At 4:30am on Monday morning, I found myself walking through airport security at DIA with a sonic anemometer in hand. That is, carrying a 32" long piece of (expensive, delicate) scientific equipment that has pieces of metal jutting out in all directions, making it near impossible to pack in any hard suitcase or box that would legally fit as checked baggage. So I carried it on, much to the amusement of TSA security officials. My thought was that if I looked as oblivious as possible and stared back at people as curiously as they stared at me, all would be fine. This theory worked.

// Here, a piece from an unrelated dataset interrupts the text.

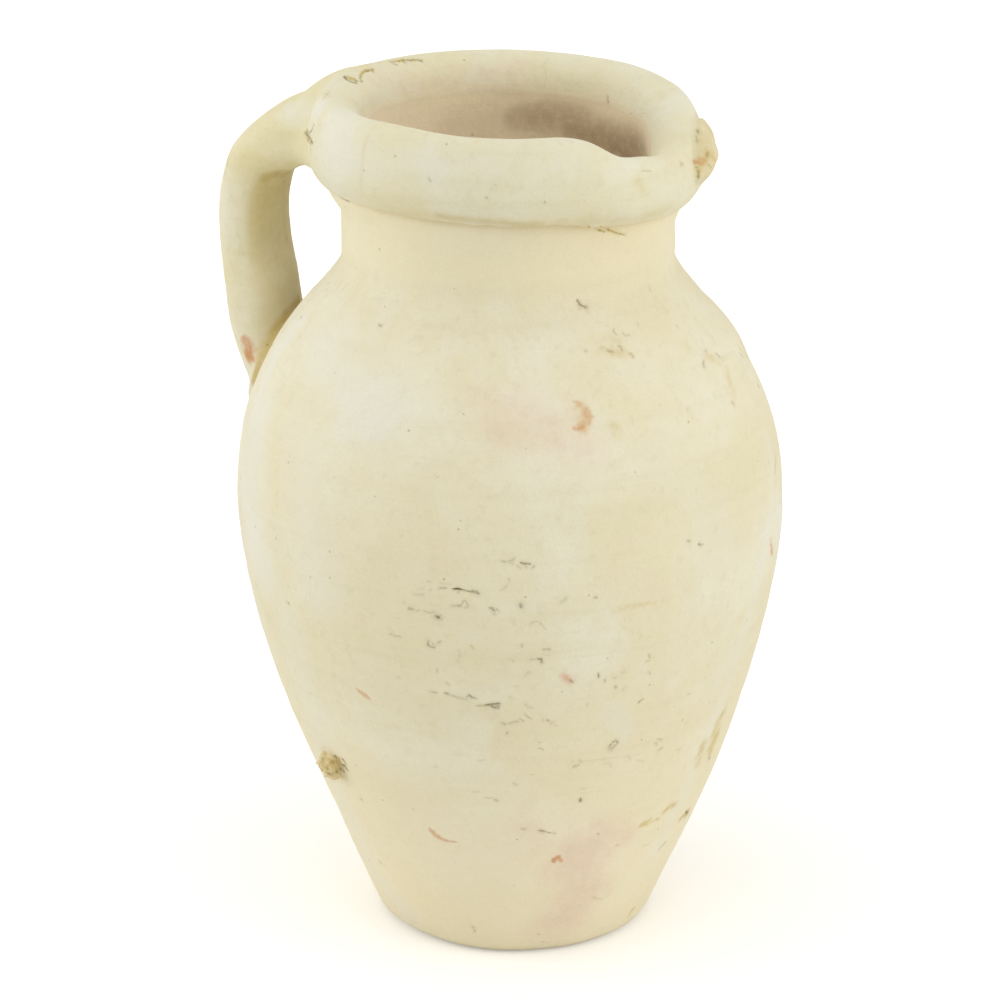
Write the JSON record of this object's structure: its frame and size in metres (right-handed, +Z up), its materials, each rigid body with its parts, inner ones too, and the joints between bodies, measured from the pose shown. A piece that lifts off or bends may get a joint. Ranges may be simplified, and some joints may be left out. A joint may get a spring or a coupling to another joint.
{
  "type": "ceramic jug",
  "caption": "Unglazed clay jug with an egg-shaped body, a short neck under a thick collared rim with a pouring dip, and a strap handle.",
  "frame": {"origin": "centre of the flat foot that the jug stands on", "axes": "+Z up the jug's axis, -X towards the handle, +X towards the dip in the rim"},
  "size_m": [0.1639, 0.1532, 0.2422],
  "materials": {
    "body_clay": "matte unglazed cream earthenware with chaff marks",
    "rim_clay": "matte unglazed pale cream earthenware",
    "handle_clay": "matte unglazed cream earthenware, hand smoothed",
    "torn_clay": "rough torn ochre clay"
  },
  "bodies": {
    "root": {"lower_wall": "body_clay", "upper_wall": "body_clay", "neck": "body_clay", "rim_collar": "rim_clay", "handle": "handle_clay", "handle_rim_pad": "handle_clay", "handle_shoulder_pad": "handle_clay", "rim_stub": "torn_clay", "shoulder_stub": "body_clay", "wall_crumb": "torn_clay"}
  },
  "joints": []
}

We arrived in Manaus around midnight on Monday, and made it through Customs with no problem. (They seemed to be more worried about Brazilians bringing home electronics in than the sonic anemometer...). On Tuesday I learned first-hand why our equipment took 3 months, instead of the supposed 5 days, to clear Brazilian Customs. Bureaucracy in this country is amazingly inefficient. An example: to buy two wrenches at a hardware store, you have to take them to a desk, where the receipt is printed. You then take the receipt to the cashier, and pay for it. You return to the first desk to get your stuff, which is carried by a third set of employees to the final inspection, where every item is checked against the paid receipt. At which point you can leave with your purchases. Because that makes sense.

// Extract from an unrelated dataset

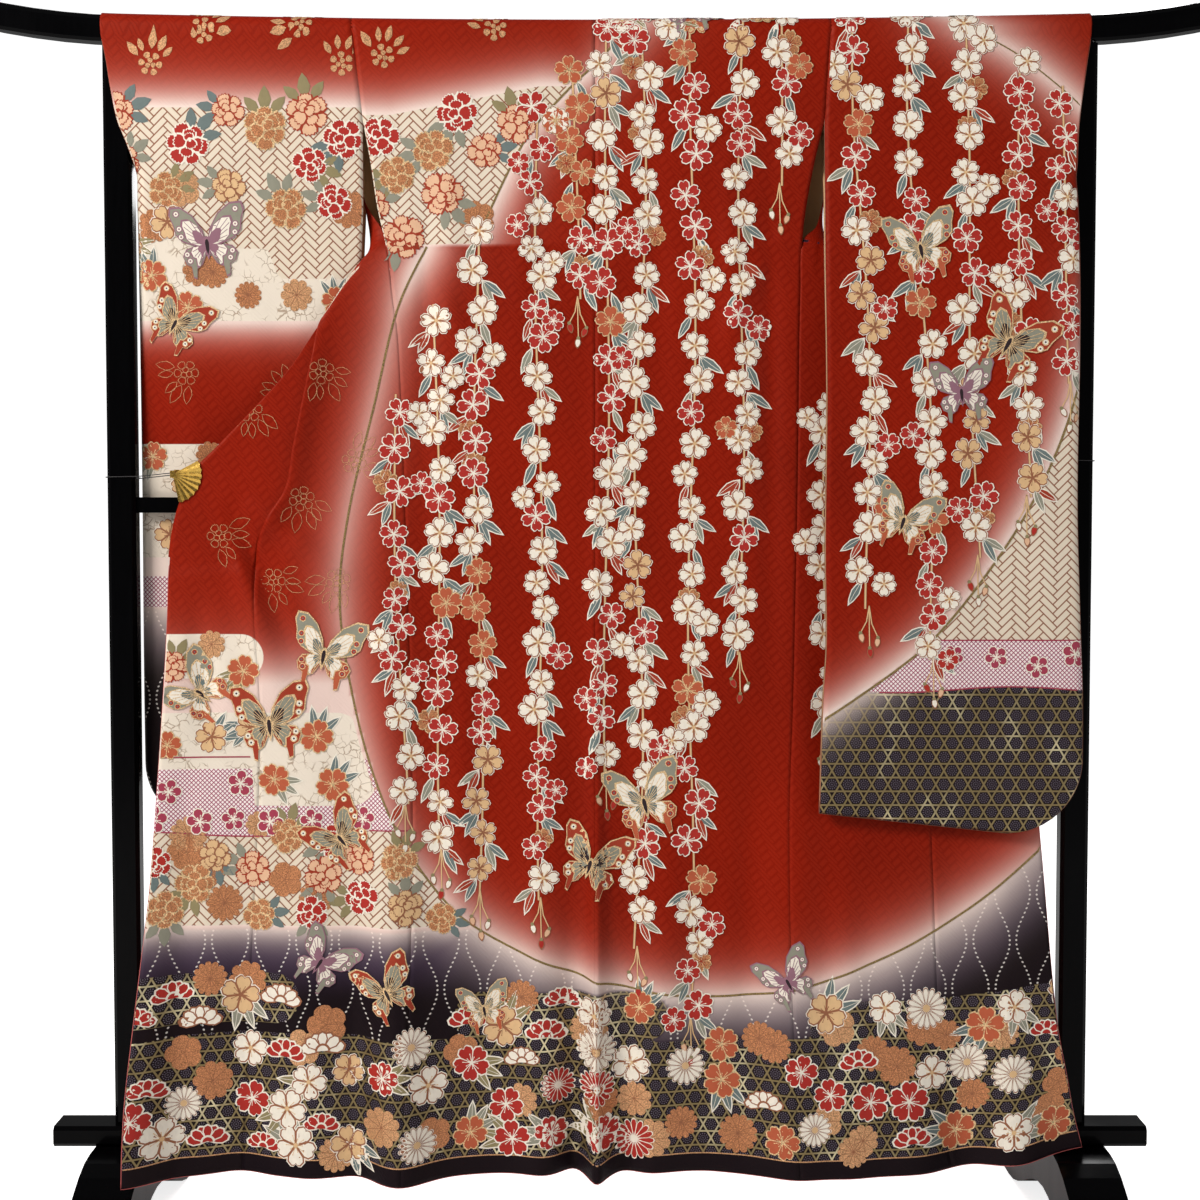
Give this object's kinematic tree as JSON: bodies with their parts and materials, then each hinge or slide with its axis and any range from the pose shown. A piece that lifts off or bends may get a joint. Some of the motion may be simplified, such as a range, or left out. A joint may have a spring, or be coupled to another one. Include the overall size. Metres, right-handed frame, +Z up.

We had an appointment with the Receita Federal for 8:30am on Tuesday morning for the Final Inspection. Suffice it to say: 4 hours, one very meticulous official, and no less than 40 photographs of 8 pieces of equipment - every serial number and country of origin was checked on every power cord. If one number had been off, then we could have lost the whole shipment.

But all is well (for us - some other groups are not so lucky!), the equipment got through, finished arriving to the Brazilian institute in Manaus, and now we are testing to see how it reacted to 3 months of shipping. Back to work... Tchau!